Sunday, September 22, 2013

Pork Meatballs and Seaweed Soup

I like to cook and do stuff  from scratch and that answers my craze with traditional bread-making. Which means, I will  try my best to stay away from bread machine or food processor, which make cooking and baking so much easier and instant but les fun and adventurous! I remember that in the past I was very intrigued with handmade bread and with how to knead bread dough. I failed a lot of times but would anyway tried again every time. Experience is the best teacher! It tells us our mistake, so we can avoid making the same mistake!
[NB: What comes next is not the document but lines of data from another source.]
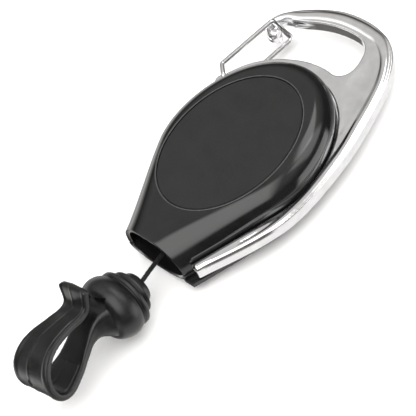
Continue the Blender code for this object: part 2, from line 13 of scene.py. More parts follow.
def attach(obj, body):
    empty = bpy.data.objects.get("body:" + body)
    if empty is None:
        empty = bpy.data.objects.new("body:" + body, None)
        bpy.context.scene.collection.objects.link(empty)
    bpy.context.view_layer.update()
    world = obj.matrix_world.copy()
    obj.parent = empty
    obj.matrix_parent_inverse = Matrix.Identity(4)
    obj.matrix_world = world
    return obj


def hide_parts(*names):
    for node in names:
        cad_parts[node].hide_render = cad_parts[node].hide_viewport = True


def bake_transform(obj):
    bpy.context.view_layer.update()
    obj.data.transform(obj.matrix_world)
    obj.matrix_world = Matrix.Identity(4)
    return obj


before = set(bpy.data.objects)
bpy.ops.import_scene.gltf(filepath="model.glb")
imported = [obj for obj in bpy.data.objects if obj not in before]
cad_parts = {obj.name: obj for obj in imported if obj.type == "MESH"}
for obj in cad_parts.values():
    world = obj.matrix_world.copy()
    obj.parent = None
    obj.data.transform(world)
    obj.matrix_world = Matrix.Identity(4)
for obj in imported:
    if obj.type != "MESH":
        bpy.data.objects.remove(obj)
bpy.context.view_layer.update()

MM = 0.001

# Case
CASE_HALF_WIDTH = 21.8
CASE_TOP = 28.3
CASE_BELLY = 25.0
MOUTH_Y = -35.1
MOUTH_HALF_WIDTH = 9.9
CASE_HEIGHT = 16.2
PARTING_Z = 5.8
PARTING_GAP = 0.16
WALL = 1.3
FRONT_ROUND = 5.6
REAR_ROUND = 4.2
# Below MOUTH_BLEND_Y the shoulders change to the mouth's width and heights
MOUTH_BLEND_Y = -8.0
MOUTH_SHOULDER = 9.0
FRONT_MOUTH_RISE = 9.6
REAR_MOUTH_RISE = 5.3
LIP_ROUND = 0.32
RAMP_LENGTH = 10.0
RAMP_RISE = 1.7
RAMP_STEP = 0.8

# Label
LABEL_Y = -2.0
LABEL_HALF_WIDTH = 16.2
LABEL_HALF_LENGTH = 21.8
LABEL_TOP = 16.12
LABEL_DEPTH = 0.75
LABEL_THICKNESS = 0.4
LABEL_EDGE = 0.12
LABEL_GAP = 0.25
# Raised line round the label: distance out, depth of its middle, half-width and half-height
LABEL_BEAD_OUT = 0.42
LABEL_BEAD_DEPTH = 0.08
LABEL_BEAD_HALF_WIDTH = 0.2
LABEL_BEAD_HALF_HEIGHT = 0.14

# Shelf of the rear shell, which fades out over its last points
LEDGE_INNER = -0.7
LEDGE_OUTER = 2.3
LEDGE_LOW = 2.9
LEDGE_HIGH = 4.2
LEDGE_POINTS = 26
LEDGE_FADE = 9

# Carabiner frame and gate
FRAME_Z = 7.0
FRAME_HALF = 2.3
WEB_HALF = 1.85
GATE_PIVOT = (-20.5, 16.2)
GATE_LEG_Z = 3.4
WIRE_RADIUS = 0.7
WIRE_BEND = 1.0
PIVOT_GAP = 0.25
PIVOT_DEPTH = 1.9
FOOT_DEPTH = 1.6
LUG_CENTRE = (-20.7, 15.6)
LUG_RADIUS = 2.3

# Cord and clip
CORD_RADIUS = 0.55
CORD_Z = 8.0
CORD_GAP = 0.3
WINDING_RADIUS = 13.6
CLIP_TOP = (3.1, -43.8, 8.0)
CLIP_YAW = math.radians(-2.8)
CLIP_PITCH = math.radians(12.3)
CLIP_ROLL = math.radians(-13.5)
RING_RADIUS = 7.8
COLLAR_RADIUS = 6.1
RIBBON_THICKNESS = 1.9

# Screws through the back
SCREW_PLACES = [(-8.6, -22.6), (8.6, -22.6), (0.0, 22.8)]
SCREW_RECESS = 2.05

# Camera: place in metres, turn about X, Y and Z in degrees, focal length
CAMERA_PLACE = (0.20003, -0.11472, 0.27608)
CAMERA_TURN = (36.129, 16.796, 42.080)
CAMERA_LENS = 119.87


# ------------------------------------------------------------ node helpers

class Nodes:
    """Short way to build a material's or the world's node tree."""

    def __init__(self, tree):
        self.tree = tree

    def add(self, kind, operation=None):
        node = self.tree.nodes.new(kind)
        if operation:
            node.operation = operation
        return node

    def link(self, source, target):
        self.tree.links.new(source, target)

    def noise(self, coords, scale, detail=4.0, rough=0.55):
        node = self.add("ShaderNodeTexNoise")
        node.inputs["Scale"].default_value = scale
        node.inputs["Detail"].default_value = detail
        node.inputs["Roughness"].default_value = rough
        self.link(coords, node.inputs["Vector"])
        return node.outputs["Fac"]

    def spread(self, value, from_low, from_high, to_low, to_high):
        node = self.add("ShaderNodeMapRange")
        for name, number in (("From Min", from_low), ("From Max", from_high),
                             ("To Min", to_low), ("To Max", to_high)):
            node.inputs[name].default_value = number
        self.link(value, node.inputs["Value"])
        return node.outputs["Result"]

    def math(self, kind, first, second):
        node = self.add("ShaderNodeMath", operation=kind)
        for socket, value in zip(node.inputs, (first, second)):
            if isinstance(value, (int, float)):
                socket.default_value = value
            else:
                self.link(value, socket)
        return node.outputs["Value"]

    def bump(self, height, strength, distance):
        node = self.add("ShaderNodeBump")
        node.inputs["Strength"].default_value = strength
        node.inputs["Distance"].default_value = distance
        self.link(height, node.inputs["Height"])
        return node.outputs["Normal"]

    def colours(self, value, stops):
        node = self.add("ShaderNodeValToRGB")
        ramp = node.color_ramp
        while len(ramp.elements) < len(stops):
            ramp.elements.new(0.5)
        for element, (place, colour) in zip(ramp.elements, stops):
            element.position = place
            element.color = (*colour, 1.0)
        self.link(value, node.inputs["Fac"])
        return node.outputs["Color"]


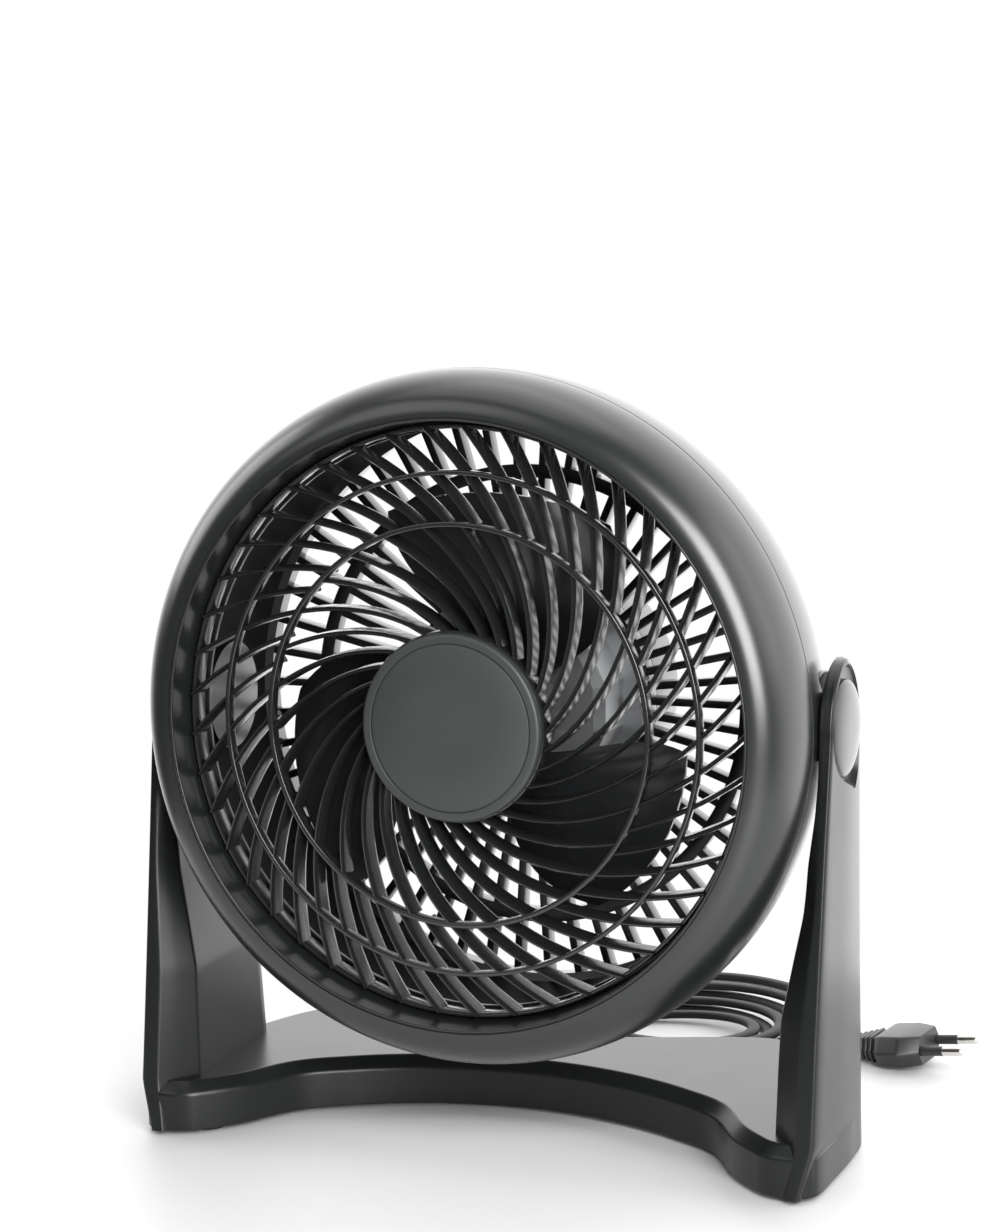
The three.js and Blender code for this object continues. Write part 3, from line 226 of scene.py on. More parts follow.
class Patchwork:
    """Collects closed bodies and makes them one mesh object."""

    def __init__(self) -> None:
        """Start with nothing collected."""
        self.points: list[np.ndarray] = []
        self.faces: list[np.ndarray] = []
        self.count = 0

    def add(self, grid: np.ndarray, wrap_rows: bool = False, wrap_columns: bool = True) -> None:
        """Add one closed body, given as a grid of points, with its faces turned outwards.

        Args:
            grid: rows by columns by 3.
            wrap_rows: whether the last row joins the first.
            wrap_columns: whether the last column joins the first.
        """
        rows, columns = grid.shape[:2]
        faces = grid_faces(rows, columns, wrap_rows, wrap_columns)
        points = grid.reshape(-1, 3)
        a, b, c, d = (points[faces[:, k]] for k in range(4))
        volume = np.einsum("ij,ij->i", a, np.cross(b, c) + np.cross(c, d)).sum()
        self.faces.append((faces if volume > 0 else faces[:, ::-1]) + self.count)
        self.points.append(points)
        self.count += len(points)

    def add_turned(self, profile: np.ndarray, axis: Axis, segments: int = 192,
                   shift: tuple = (0.0, 0.0, 0.0)) -> None:
        """Add a turned body, moved by shift: see turned."""
        self.add(turned(profile, axis, segments) + np.array(shift), wrap_rows=True)

    def build(self, name: str, body: Body, sharp: float = 32.0,
              place: Placing | None = None) -> bpy.types.Object:
        """Make the mesh object, with its double points merged.

        Args:
            name: the piece's name.
            body: what it rides on.
            sharp: edges bent by more than this many degrees stay crisp.
            place: takes the points in millimetres to their place.

        Returns:
            The object, riding on its body.
        """
        points = np.concatenate(self.points)
        if place is not None:
            points = place(points)
        mesh = bpy.data.meshes.new(name)
        faces = np.concatenate(self.faces)
        mesh.vertices.add(len(points))
        mesh.vertices.foreach_set("co", (points * MM).astype(np.float32).ravel())
        mesh.loops.add(faces.size)
        mesh.loops.foreach_set("vertex_index", faces.ravel().astype(np.int32))
        mesh.polygons.add(len(faces))
        mesh.polygons.foreach_set("loop_start", np.arange(0, faces.size, 4, dtype=np.int32))
        mesh.update(calc_edges=True)
        weld(mesh)
        return finished(name, mesh, body, sharp)


def weld(mesh: bpy.types.Mesh) -> None:
    """Merge points that lie on each other, and drop faces with no area."""
    work = bmesh.new()
    work.from_mesh(mesh)
    bmesh.ops.remove_doubles(work, verts=work.verts, dist=2e-6)
    bmesh.ops.dissolve_degenerate(work, edges=work.edges, dist=1e-7)
    work.to_mesh(mesh)
    work.free()


def finished(name: str, mesh: bpy.types.Mesh, body: Body, sharp: float) -> bpy.types.Object:
    """Link a mesh as a piece that rides on a body, shaded smooth but for its sharp edges."""
    mesh.polygons.foreach_set("use_smooth", np.ones(len(mesh.polygons), bool))
    mesh.set_sharp_from_angle(angle=math.radians(sharp))
    piece = bpy.data.objects.new(name, mesh)
    bpy.context.scene.collection.objects.link(piece)
    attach(piece, body.value)
    log.info("%s: %d faces", name, len(mesh.polygons))
    return piece


def turned_piece(name: str, profile: np.ndarray, axis: Axis, segments: int, body: Body,
                 sharp: float, place: Placing | None = None,
                 shift: tuple = (0.0, 0.0, 0.0)) -> bpy.types.Object:
    """Make a piece of one turned body: see Patchwork.add_turned and Patchwork.build."""
    work = Patchwork()
    work.add_turned(profile, axis, segments, shift)
    return work.build(name, body, sharp, place)


def closed_ends(piece: bpy.types.Object) -> bpy.types.Object:
    """Close the open ends of a piece's mesh."""
    work = bmesh.new()
    work.from_mesh(piece.data)
    bmesh.ops.holes_fill(work, edges=[edge for edge in work.edges if edge.is_boundary], sides=0)
    bmesh.ops.recalc_face_normals(work, faces=work.faces)
    work.to_mesh(piece.data)
    work.free()
    return piece


def combined(piece: bpy.types.Object, tools: list[bpy.types.Object], operation: str,
             sharp: float = 32.0) -> bpy.types.Object:
    """Join tools to a piece, or cut them out of it, and remove the tools."""
    for tool in tools:
        change = piece.modifiers.new("combine", "BOOLEAN")
        change.operation = operation
        change.solver = "EXACT"
        change.object = tool
    bpy.context.view_layer.update()
    seen = piece.evaluated_get(bpy.context.evaluated_depsgraph_get())
    mesh = bpy.data.meshes.new_from_object(seen)
    piece.modifiers.clear()
    piece.data = mesh
    mesh.polygons.foreach_set("use_smooth", np.ones(len(mesh.polygons), bool))
    mesh.set_sharp_from_angle(angle=math.radians(sharp))
    for tool in tools:
        bpy.data.objects.remove(tool)
    return piece


def head_place(points: np.ndarray) -> np.ndarray:
    """Turn the level head by its rest tilt about the pivot, and set it on the pivot."""
    c, s = math.cos(REST_TILT), math.sin(REST_TILT)
    turn = np.array([[1, 0, 0], [0, c, s], [0, -s, c]])
    return points @ turn.T + PIVOT


def pivot_place(points: np.ndarray) -> np.ndarray:
    """Set points drawn about the tilt axis on the pivot, without the tilt."""
    return points + PIVOT


def floor_place(points: np.ndarray) -> np.ndarray:
    """Move points drawn from the floor under the pivot to their place."""
    return points + np.array([0, PIVOT[1], 0])


# ---- Finishes -------------------------------------------------------------------------


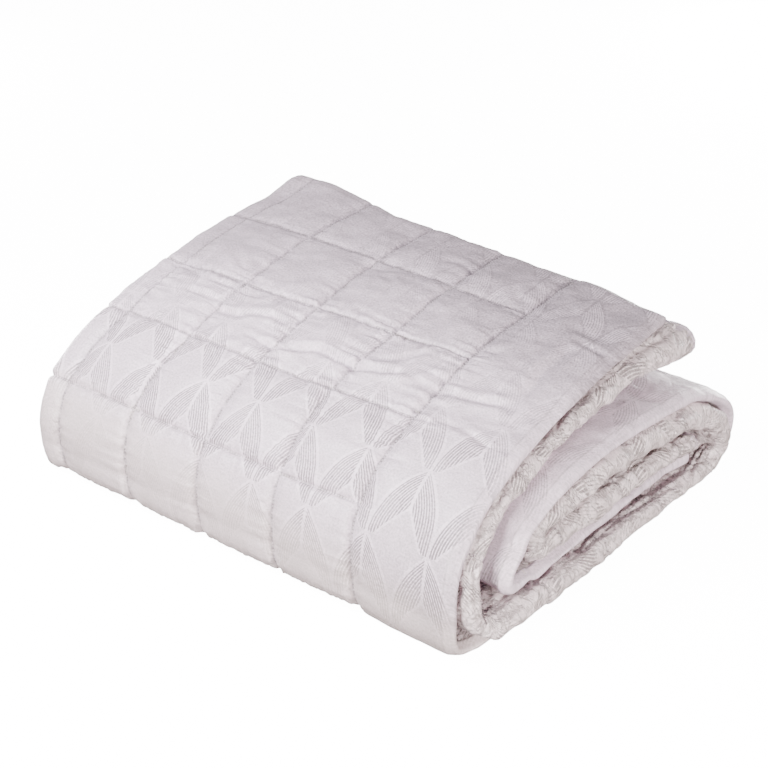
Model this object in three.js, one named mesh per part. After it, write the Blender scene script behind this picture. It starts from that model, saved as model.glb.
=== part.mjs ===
// A folded quilt, quilted in squares. It is one padded cloth, folded in thirds across its width and then
// rolled up along its length: a soft fold lies in front, and the ends of the layers show at the right.
// Millimetres, +X along the front fold, +Y to the back, +Z up. The origin is on the floor, under the
// middle of the bounding box.
import * as THREE from "three";

// The cloth
const SQUARE = 100; // from one line of quilting to the next, both ways
const LOFT = 13; // thickness in the middle of a square
const SEAM_THICK = 5.5; // thickness where it is stitched down
const FLAT_THICK = 11.5; // thickness of the layers that lie hidden, pressed nearly flat
const HEM_THICK = 5; // thickness of the piped hem
const HEM_WIDTH = 10; // how far the hem's roll reaches in from the edge
const SIDE_MARGIN = 115; // from the right hem to the first line of quilting
const END_MARGIN = 85; // from the end hem on top to the first line of quilting, before it is pulled askew
const PUFF = 0.6; // below 1, a square rises steeply from its seams and is flat in the middle

// The folding in thirds, measured across the cloth from the hem at the right
const THIRD = 536; // from the hem to the fold at the left, and from fold to fold
const FOLD = 26; // the cloth that goes round a fold
const INNER_SHORT = 24; // how far the innermost hem stays short of the fold at the left
const WIDTH = 3 * THIRD + 2 * FOLD;

// The rolling up along the length, section by section. run is how far the middle one of the three layers
// goes in a section, and bend how many degrees it turns there. The other columns hold at the section's end.
// pitch is from layer to layer; beside it the outer layer stands off by gap, and the inner one by hang.
// hem and band are how far the outer layer's hem and the rounded fold of the other two layers reach to the
// right, and left is where the fold at the left lies.
const START = { y: 420, z: 188, heading: 187 }; // the middle layer's loose end, on its way to the front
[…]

But I have to honestly confess how much I love the mini mincer I bought many years ago, which has been made into functioning only recently. With it I have made fish and pork meatballs. Very easy to use, but not without effort! And I can proudly claim that these meatballs are handmade! :-)

Recipe:
for the meatballs:
400 grams of picnic shoulder porkmeat
1 tsp salt 
1 tsp starch/tapioca flour
a pinch of white pepper 


for the soup:
a packet of dried seaweed.
1 1/2 - 2 liters of water
2-3 Tbs salt for the soup
a pinch of white pepper

Instructions:
1. Grind/mince porkmeat, using mini mincer or chopping knife. Add salt and pepper, stir well. Form meatballs, using hands.

2. Soak the dried seaweed in a large bowl, wash it a couple times. 

3. Boil water in large pan, bring it to simmer. Put in the meatballs for 1 minute and then insert the seaweed. Bring it to simmer and boil for 5 minutes. Add salt and pepper. Serve.